Frisco Jenny (William A. Wellman / U.S., 1932):

"The love of a mother for her babe passeth all understanding." The opening scenes sketch Barbary Coast ca. 1906 with expressive camera movement and vivid rowdiness, a tracking shot follows a flatfoot past saloon doors and marvels at the ecosystem of broads and brawlers within. (The sidewalk at the end of the shift is littered with clients passed out or thrown out, the girlies gingerly step past them.) The owner's daughter (Ruth Chatterton) hopes to marry the slumming musician (James Murray), the San Francisco Earthquake has other plans, the bottom literally drops during a montage interspersed with grainy actualités. Bad news amid the rubble ("My Gal Sal" on an outdoors piano is a bitter counterpoint), the heroine rebuilds herself. "It may be the wrong way, but it's gonna be my way." William Wellman's The Life of Oharu, rollicking through sorrow. Born in a Chinatown cellar, the son is adopted and becomes a crusading prosecutor (Donald Cook), mom the powerful madam can only see him as newspaper clippings in a scrapbook. The gangland mouthpiece (Louis Calhern) is his main target, decades earlier he shot a man and the rising businesswoman helped with the cover-up.

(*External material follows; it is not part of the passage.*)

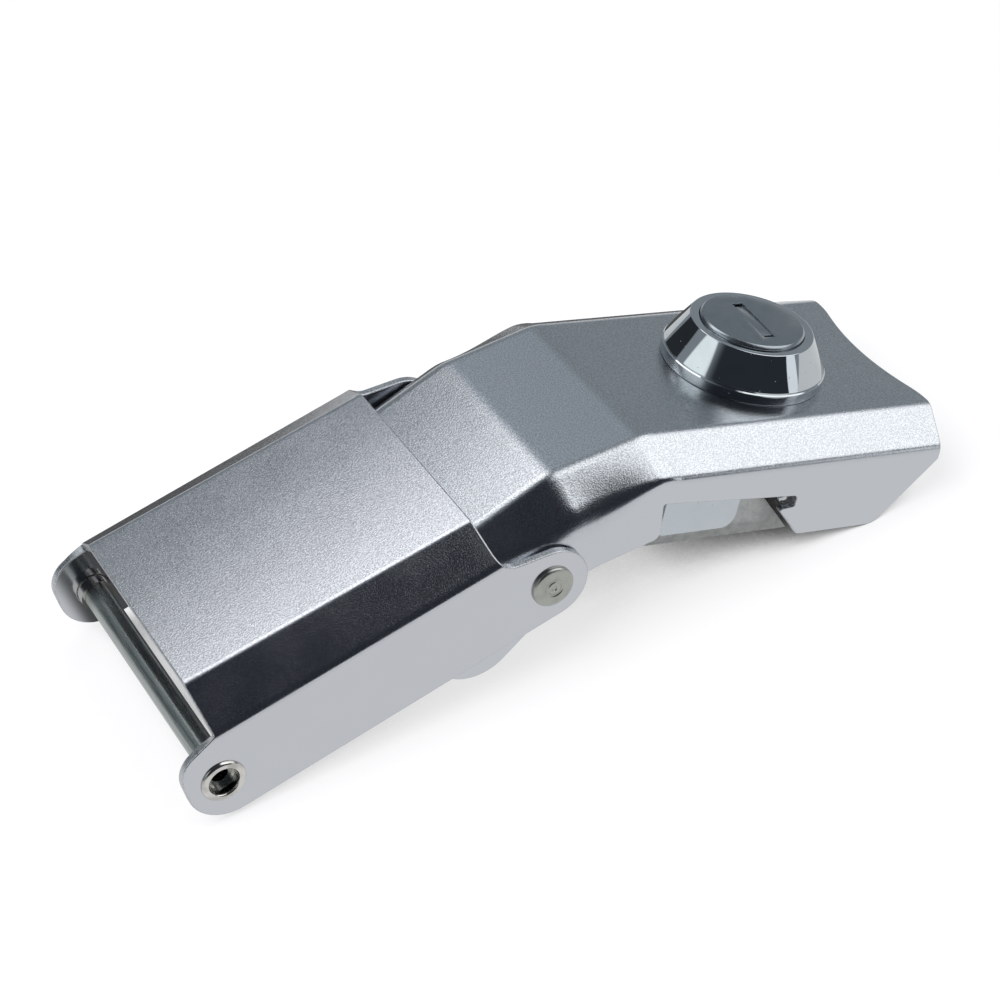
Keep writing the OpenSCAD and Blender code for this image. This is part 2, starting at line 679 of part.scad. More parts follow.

Painful secrets between bootlegging raids and political scandals, "a murderous price." Fates converge at last in the courtroom, where whip pans give the pulse of the oblivious district attorney's spiel against the woman who gave him life. "The gods must be all out to lunch," yet the longtime confidante (Helen Jerome Eddy) insists on a vision of divine balance, wrenchingly accepted in a cell without makeup. "Death, being universal, must be a blessing." With Hallam Cooley, Pat O'Malley, Harold Huber, Robert Emmett O'Connor, Berton Churchill, and J. Carrol Naish. In black and white.